Hudson's was truly a city unto itself in its prime. A place for members of high society to shop for expensive fur coats and jewelry and for the common man to shop for t-shirts, get a haircut, or a shoeshine.

A step back in time to an era we will never see again. Highly recommended!

Memories of a true shopping experience!4
Anyone who shopped in Detroit's once bustling downtown Woodward corridor should have this book. Starting in the 1930's my grandmother would take the bus downtown at least once a week to shop at Hudson's and the surrounding stores. As a young girl in the mid 1960's, I occasionally traveled with her and some of my earliest and fondest memories are of wandering around the upper 12 floors and two basement levels of merchandise.
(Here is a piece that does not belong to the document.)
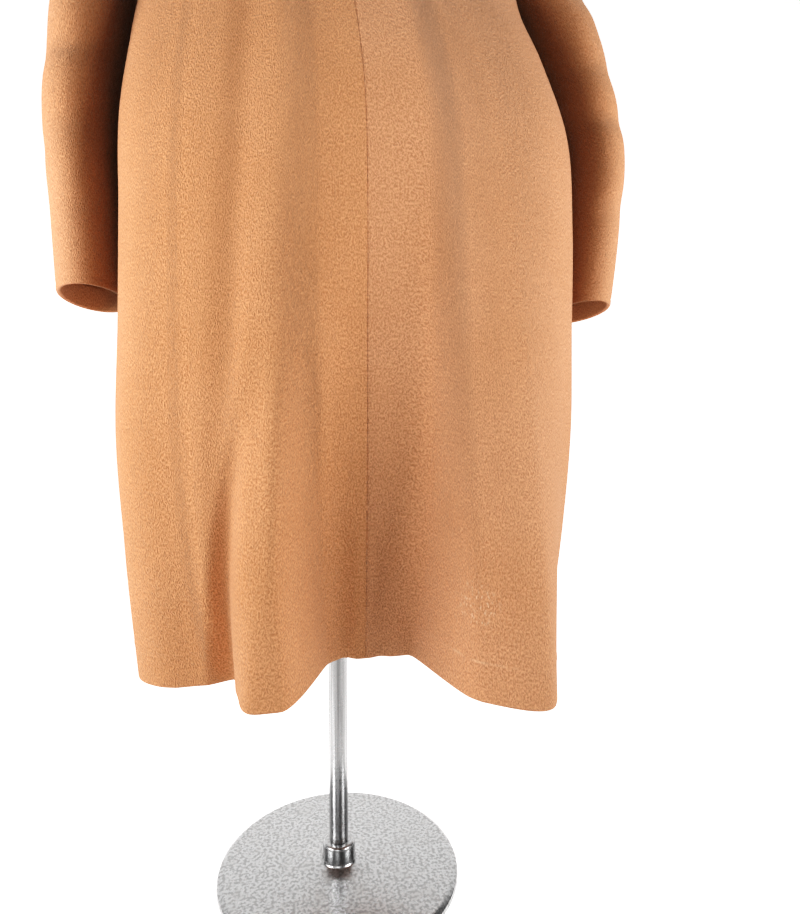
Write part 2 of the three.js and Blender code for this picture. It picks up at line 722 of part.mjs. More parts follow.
function formRing(halfWidth, backDepth, frontDepth, z) {
  const points = [];
  for (let k = 0; k < FORM_COLUMNS; k += 1) {
    const angle = 2 * Math.PI * k / FORM_COLUMNS;
    const depth = Math.cos(angle) > 0 ? backDepth : frontDepth;
    points.push(new THREE.Vector3(-halfWidth * Math.sin(angle), depth * Math.cos(angle), z));
  }
  return points;
}

function formShoulderRing(row, inset, drop) {
  const points = [];
  for (let k = 0; k < FORM_COLUMNS; k += 1) {
    const place = 2 * k / FORM_COLUMNS;
    const wrapped = wrapPlace(place);
    const normal = surfaceNormal(wrapped, row);
    const frontRoom = FORM_FRONT_ROOM * smoothStep(Math.abs(wrapped), FRONT_ROOM_FROM, FRONT_ROOM_TO);
    const depth = CLOTH + FORM_SEAT + inset + frontRoom;
    const point = surfacePoint(wrapped, row).addScaledVector(normal, -depth);
    point.z -= drop;
    points.push(point);
  }
  return points;
}

function formGeometry() {
  const rings = FORM.map(({ halfWidth, backDepth, frontDepth, z }) => {
    return formRing(halfWidth, backDepth, frontDepth, z);
  });
  for (const { row, inset, drop } of FORM_SHOULDERS) {
    rings.push(formShoulderRing(row, inset, drop));
  }
  const { radius, flare, inset: neckInset, low, top } = FORM_NECK;
  rings.push(formShoulderRing(NECK, 0, 0).map(point => {
    const inward = new THREE.Vector3(-point.x, -point.y, 0).normalize();
    return point.addScaledVector(inward, neckInset);
  }));
  const wide = radius + flare;
  rings.push(formRing(wide, wide, wide, low));
  rings.push(formRing(radius, radius, radius, top));
  const triangles = [];
  for (let i = 0; i < rings.length - 1; i += 1) {
    for (let k = 0; k < FORM_COLUMNS; k += 1) {
      const next = (k + 1) % FORM_COLUMNS;
      triangles.push(rings[i][k], rings[i][next], rings[i + 1][next]);
      triangles.push(rings[i][k], rings[i + 1][next], rings[i + 1][k]);
    }
  }
  const bottom = new THREE.Vector3(0, 0, FORM[0].z);
  const lid = new THREE.Vector3(0, 0, top);
  const last = rings[rings.length - 1];
  for (let k = 0; k < FORM_COLUMNS; k += 1) {
    const next = (k + 1) % FORM_COLUMNS;
    triangles.push(bottom, rings[0][next], rings[0][k]);
    triangles.push(lid, last[k], last[next]);
  }
  return closedGeometry(triangles);
}

// The coat

for (const [side, hand] of [[1, 'right'], [-1, 'left']]) {
  addCloth(`back_${hand}`, panelPoints(side, 'back'));
  addCloth(`front_${hand}`, panelPoints(side, 'front'));
  addCloth(`lapel_${hand}`, lapelPoints(side));
  addCloth(`sleeve_${hand}`, sleevePoints(side), true);
}
addCloth('collar', collarPoints());
for (const { name, height } of BUTTONS) addButton(name, height);

// The stand

const lift = (profile, z) => profile.map(point => ({ radius: point.radius, z: point.z + z }));
const poleBottom = BASE_PROFILE[BASE_PROFILE.length - 1].z + HARD_GAP;
const poleTop = FORM[0].z - HARD_GAP;
const POLE_PROFILE = [
  { radius: 0, z: poleBottom },
  { radius: POLE_DIAMETER / 2, z: poleBottom },
  { radius: POLE_DIAMETER / 2, z: poleTop },
  { radius: 0, z: poleTop },
];
addPiece('form_torso', formGeometry(), LINEN);
addPiece('form_cap', turned(lift(CAP_PROFILE, FORM_NECK.top + HARD_GAP), TURNED_SEGMENTS), WOOD);
addPiece('pole', turned(POLE_PROFILE, TURNED_SEGMENTS), STEEL);
addPiece('base', turned(BASE_PROFILE, TURNED_SEGMENTS), STEEL);

export default overcoat;
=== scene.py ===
"""Looks of a wool overcoat that hangs on a dress form.

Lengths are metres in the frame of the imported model: the coat's front faces -Y, the wearer's right
side is at -X, and the origin is the middle of the base's underside. The cloth pieces are thin
shells on the same surface that the model's solids follow, worked out here from the same tables.
"""

import json
import logging
import math
from dataclasses import dataclass, field
from enum import Enum
from typing import Dict, List, NamedTuple, Optional, Sequence, Tuple

import bpy
import numpy as np
from mathutils import Matrix, Vector

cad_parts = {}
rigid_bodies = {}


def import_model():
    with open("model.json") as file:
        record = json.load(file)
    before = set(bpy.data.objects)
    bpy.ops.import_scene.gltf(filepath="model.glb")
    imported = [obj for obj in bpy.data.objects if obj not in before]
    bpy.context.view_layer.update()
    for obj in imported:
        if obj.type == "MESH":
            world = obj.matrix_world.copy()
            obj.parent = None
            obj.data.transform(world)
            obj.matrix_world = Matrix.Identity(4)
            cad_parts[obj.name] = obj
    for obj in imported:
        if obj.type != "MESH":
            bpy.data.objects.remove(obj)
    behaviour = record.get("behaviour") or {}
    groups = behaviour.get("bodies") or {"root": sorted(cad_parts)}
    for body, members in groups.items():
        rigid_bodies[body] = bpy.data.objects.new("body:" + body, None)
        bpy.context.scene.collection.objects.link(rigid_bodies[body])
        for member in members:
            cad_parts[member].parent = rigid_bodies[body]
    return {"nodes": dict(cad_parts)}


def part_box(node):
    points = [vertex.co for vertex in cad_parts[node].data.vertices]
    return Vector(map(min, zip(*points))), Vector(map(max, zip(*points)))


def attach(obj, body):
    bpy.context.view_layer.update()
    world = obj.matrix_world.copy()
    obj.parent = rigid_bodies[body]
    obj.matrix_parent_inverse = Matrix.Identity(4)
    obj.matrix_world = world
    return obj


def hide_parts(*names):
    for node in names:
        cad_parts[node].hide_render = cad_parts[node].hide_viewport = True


LOG = logging.getLogger("overcoat")

Grid = np.ndarray
Colour = Tuple[float, float, float, float]

HEM_Z = 0.360
CLOTH = 0.003
SEAM_GAP = 0.0003
LAYER_GAP = 0.0009
HEM_ALLOWANCE = 0.046
FRONT_OVERLAP = 0.032
BREAK_HEIGHT = 0.800
ROLL_NECK_X = 0.076
RING_Z_CURVE = 2.4
HEM_LIFT = 0.12
ARMHOLE_BACK = 0.150
ARMHOLE_FRONT = 0.175
ARMHOLE_ROUNDNESS = 0.7
ARMHOLE_SPREAD = 1.8
HEAD_DROP = 0.45
COLLAR_ROLL = 0.0065


class Side(Enum):
    """The wearer's right or left, as the sign of a place round the coat."""

    RIGHT = 1
    LEFT = -1


class Part(Enum):
    """A back or a front panel."""

    BACK = "back"
    FRONT = "front"


@dataclass(frozen=True)
class Ring:
    """One ring of the coat's body: heights above the hem, half width, depths, sway and squareness."""

    name: str
    side: float
    back: float
    front: float
    half_width: float
    back_depth: float
    front_depth: float
    sway: float
    square: float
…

You would drop your coats off on the forth floor, have lunch on the mezzanine or perhaps the basement cafeteria, shop all afternoon, catch an early dinner at the Riverview room on the 13th floor and then head home with your purchases shipped to your home within a day or two. It was truly an experience that no mall today can come close to. The book consists mostly of photographs and each is sure to spark memories for anyone who had the pleasure of shopping at Hudson's. Photographs cover the start and gradual expansion of the store through it's heyday years in the 1950's followed by it's slow demise in the late 1960's up to demolition day. The most enjoyable photos for me were of ToyTown that covered the usual toy department along with a massive Christmas holiday display and home to the "real" Santa Clause in the adjoining two story auditorium on the 12th floor. I cried the day the store was demolished and I am sure that Grandma was rolling in her grave but this book helped to rekindle my memories of the place and relive a very enjoyable part of my childhood.
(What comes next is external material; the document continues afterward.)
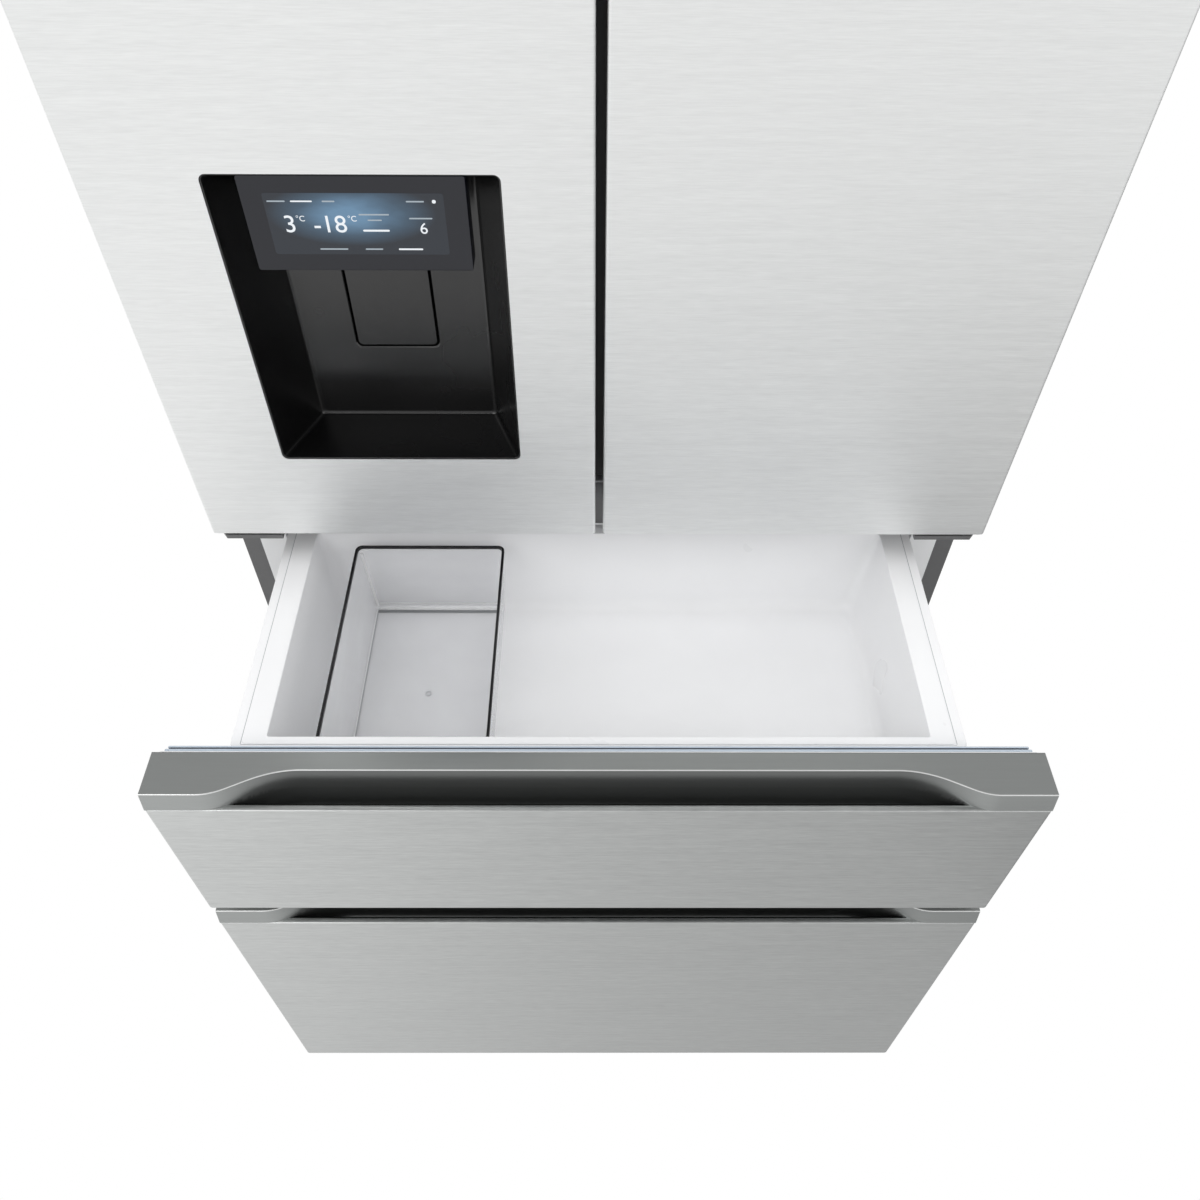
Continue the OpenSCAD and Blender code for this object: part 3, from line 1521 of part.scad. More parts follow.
// The passage from the ice bucket to the recess, with the water nozzle beside it
module dispenser_chute() {
    nozzle_r = 5;
    bore_r = 3;
    bore_len = 60;
    nozzle_x = recess_mid + chute_w / 2 + 22;
    nozzle_y = chute_low_y + 8;
    color(black) place() {
        difference() {
            chute_solid(chute_wall, 0);
            chute_solid(0, eps);
        }
        difference() {
            rod_z([nozzle_x, nozzle_y, chute_low_z], nozzle_r, recess_top - chute_low_z);
            rod_z([nozzle_x, nozzle_y, chute_low_z - eps], bore_r, bore_len);
        }
    }
}

// The ice maker and the bucket below it, with the bucket's outlet over the chute
module ice_maker() {
    x0 = -rib_out_x + ice_wall + bucket_gap;
    x1 = -rib_in_x - ice_wall - bucket_gap;
    y0 = edge_y + 4;
    top = rib_top - ice_wall;
    maker_z = top - ice_maker_h;
    maker_back = ice_y - 8;
    cups = 8;
    cup_w = 24;
    cup_pitch = 34;
    outlet_x = recess_mid - chute_w / 2;
    color(clear_grey) place() {
        difference() {
            block([x0, edge_y + 2, maker_z], [x1, maker_back, top]);
            for (i = [0:cups - 1]) translate([x0 + 20 + i * cup_pitch, y0 + 20, maker_z + 10])
                cube([cup_w, maker_back - 12 - y0 - 20, cup_w]);
            block([x0 + 10, y0 + 10, maker_z - eps], [x1 - 10, maker_back - 6, maker_z + 12]);
        }
        difference() {
            open_box([x0, y0, ice_z], [x1, ice_y - 4, maker_z - 6], bin_t);
            block([outlet_x, chute_top_y, ice_z - eps],
                [outlet_x + chute_w, chute_top_y + chute_d, ice_z + bin_t + eps]);
        }
    }
}

// The heated flap that both gaskets close on, hinged on the left door
module mullion_flap() {
    arm = 2.5;
    base = boss_len + knuckle_gap;
    color(black) place() difference() {
        union() {
            block([-flap_w / 2, flange_y, flap_z], [flap_w / 2, flange_y + flap_t, flap_top]);
            for (z = knuckle_zs) {
                rod_z([flap_x, flap_axis_y, z + base], knuckle_r, knuckle_len);
                block([flap_x, flap_axis_y - arm, z + base],
                    [-flap_w / 2 + eps, flap_axis_y + arm, z + base + knuckle_len]);
            }
        }
        for (z = knuckle_zs)
            rod_z([flap_x, flap_axis_y, z], flap_pin_r + pin_gap, 2 * boss_len + knuckle_len);
    }
}

module foot() {
    cylinder(r = foot_r, h = foot_h);
    translate([0, 0, foot_h]) cylinder(r = stem_r, h = stem_len);
}

module left_foot() {
    color(black) place() translate([-half_w + foot_inset, foot_y, 0]) foot();
}

module right_foot() {
    color(black) place() translate([half_w - foot_inset, foot_y, 0]) foot();
}

module roller() {
    rotate([0, 90, 0]) difference() {
        cylinder(r = roller_r, h = roller_w, center = true);
        cylinder(r = axle_r + pin_gap, h = roller_w + 2 * eps, center = true);
    }
}

module left_roller() {
    color(black) place() translate([-roller_x, roller_y, roller_r]) roller();
}

module right_roller() {
    color(black) place() translate([roller_x, roller_y, roller_r]) roller();
}

case_wrap();
rear_panels();
base_frame();
insulation();
fridge_liner();
drawer_liners();
front_rails();
toe_grille();
top_hinges();
middle_hinges();
hinge_covers();
hinge_screws();
compressor();
condenser_coil();
fan_bracket();
power_inlet();
evaporator();
evaporator_cover();
fridge_duct();
shelf_glass();
shelf_frames();
fridge_drawers();
cabinet_rails();
left_door_skin();
left_door_inner();
left_door_gasket();
left_door_caps();
left_door_bin();
dispenser_housing();
dispenser_display();
dispenser_chute();
ice_maker();
mullion_flap();
dispenser_paddle();
right_door_skin();
right_door_inner();
right_door_gasket();
right_door_caps();
right_door_bins();
middle_drawer_skin();
middle_drawer_inner();
middle_drawer_gasket();
middle_drawer_handle();
middle_basket();
middle_basket_rails();
organiser_box();
organiser_rim();
bottom_drawer_skin();
bottom_drawer_inner();
bottom_drawer_gasket();
bottom_drawer_handle();
bottom_basket();
bottom_basket_rails();
upper_tray();
left_foot();
right_foot();
left_roller();
right_roller();
condenser_fan();
freezer_fan();
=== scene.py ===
"""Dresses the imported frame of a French-door fridge freezer with two pull-out drawers.

The appliance's sizes are in millimetres in its own frame when closed: x runs to its right from
the middle, y runs back from the door faces, z runs up from the floor. Place turns such points
into the frame's metres, and pulls the drawers' pieces out by their travel.
"""

from __future__ import annotations

import logging
import math
from dataclasses import dataclass, field
from enum import Enum
from typing import Sequence

import bmesh
import bpy
import numpy as np
from mathutils import Matrix, Vector


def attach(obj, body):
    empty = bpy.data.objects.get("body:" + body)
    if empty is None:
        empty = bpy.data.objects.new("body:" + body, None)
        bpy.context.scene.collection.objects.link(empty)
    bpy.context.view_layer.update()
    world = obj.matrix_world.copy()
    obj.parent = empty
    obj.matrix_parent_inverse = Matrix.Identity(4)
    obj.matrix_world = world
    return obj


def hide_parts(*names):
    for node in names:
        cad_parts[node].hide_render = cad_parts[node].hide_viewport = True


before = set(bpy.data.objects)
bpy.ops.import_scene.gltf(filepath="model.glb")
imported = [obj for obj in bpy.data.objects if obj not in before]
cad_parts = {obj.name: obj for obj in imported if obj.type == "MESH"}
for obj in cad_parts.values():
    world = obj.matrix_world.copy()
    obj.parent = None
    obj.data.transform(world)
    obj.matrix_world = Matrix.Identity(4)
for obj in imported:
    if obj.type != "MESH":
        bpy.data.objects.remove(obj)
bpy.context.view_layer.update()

LOG = logging.getLogger("fridge")

Rect = tuple[float, float, float, float]
Point = tuple[float, float, float]
Colour = tuple[float, float, float]

MM = 0.001
# Points closer than the first length in metres are merged, and edges under the second are dropped
WELD, SPECK = 2e-6, 1e-7
# Where Blender's noise mostly lies between 0 and 1
NOISE_LOW, NOISE_HIGH = 0.3, 0.7

# How far both drawers stand open
TRAVEL = 338.6
# Depth of the closed appliance
CLOSED_DEPTH = 748.0
# Where the door faces stand in the frame, whose middle is that of the appliance with open drawers
FRONT_SHIFT = (TRAVEL - CLOSED_DEPTH) / 2
# Half of the appliance's width
HALF_W = 454.0
# Depth of the steel panels of doors and drawers
PANEL_D = 54.6
# Depth of the flat edge of their inner sides, which carries the gasket
EDGE_Y = 58.4
# How far a gasket stays inside the top and the bottom of its panel
SEAL_INSET = 5.5


class Place(Enum):
    """Where a piece stands: with the cabinet, or pulled out with a drawer."""

    CABINET = 0.0
    PULLED = -TRAVEL

    def metres(self, points: np.ndarray) -> np.ndarray:
        """Turns millimetres of the closed appliance into the frame's metres.

        Args:
            points: an array whose last axis is x, y, z.

        Returns:
            The same points in metres, moved to the piece's place.
        """
        return (points + np.array([0.0, FRONT_SHIFT + self.value, 0.0])) * MM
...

Regional Department Stores - a thing of the past.5
In today's increasingly competitive retail market, it's nice to see books documenting regional department stores. I have my fond memories of J.L. Hudson (known to me as just "Hudson's").

Before the merger with "Dayton's" and then then later re-named as "Marshall Field's" in the 1990's, I have fond memories of Hudson's - particularly the downtown Detroit location. When I was a child, my sister and I would be overwhelmed with the Christmas decorations. The picture with Santa; the imfamous "Santa Bear" - (later adopted by Field's). My mother would enjoy shopping in the "Oval Room" for her shoes, along with "Woodward" suits for my dad. It was the place for that one stop shopping: clothing, furniture, even appliances.

Nevertheless, what gave Detroit, particularly Michigan, an identity - other than the big three auto companies, K-Mart, Meijer, and Motown music, was Hudson's.

The effects of the current onslaught of department store mergers is evident. In several metropolitan areas, communities are losing their store (i.e. Kaufmann's; Robinson-May; Foley's, etc) "identity" as Federated Department Stores continue with re-branding old time stores into "Macy's" into a national brand.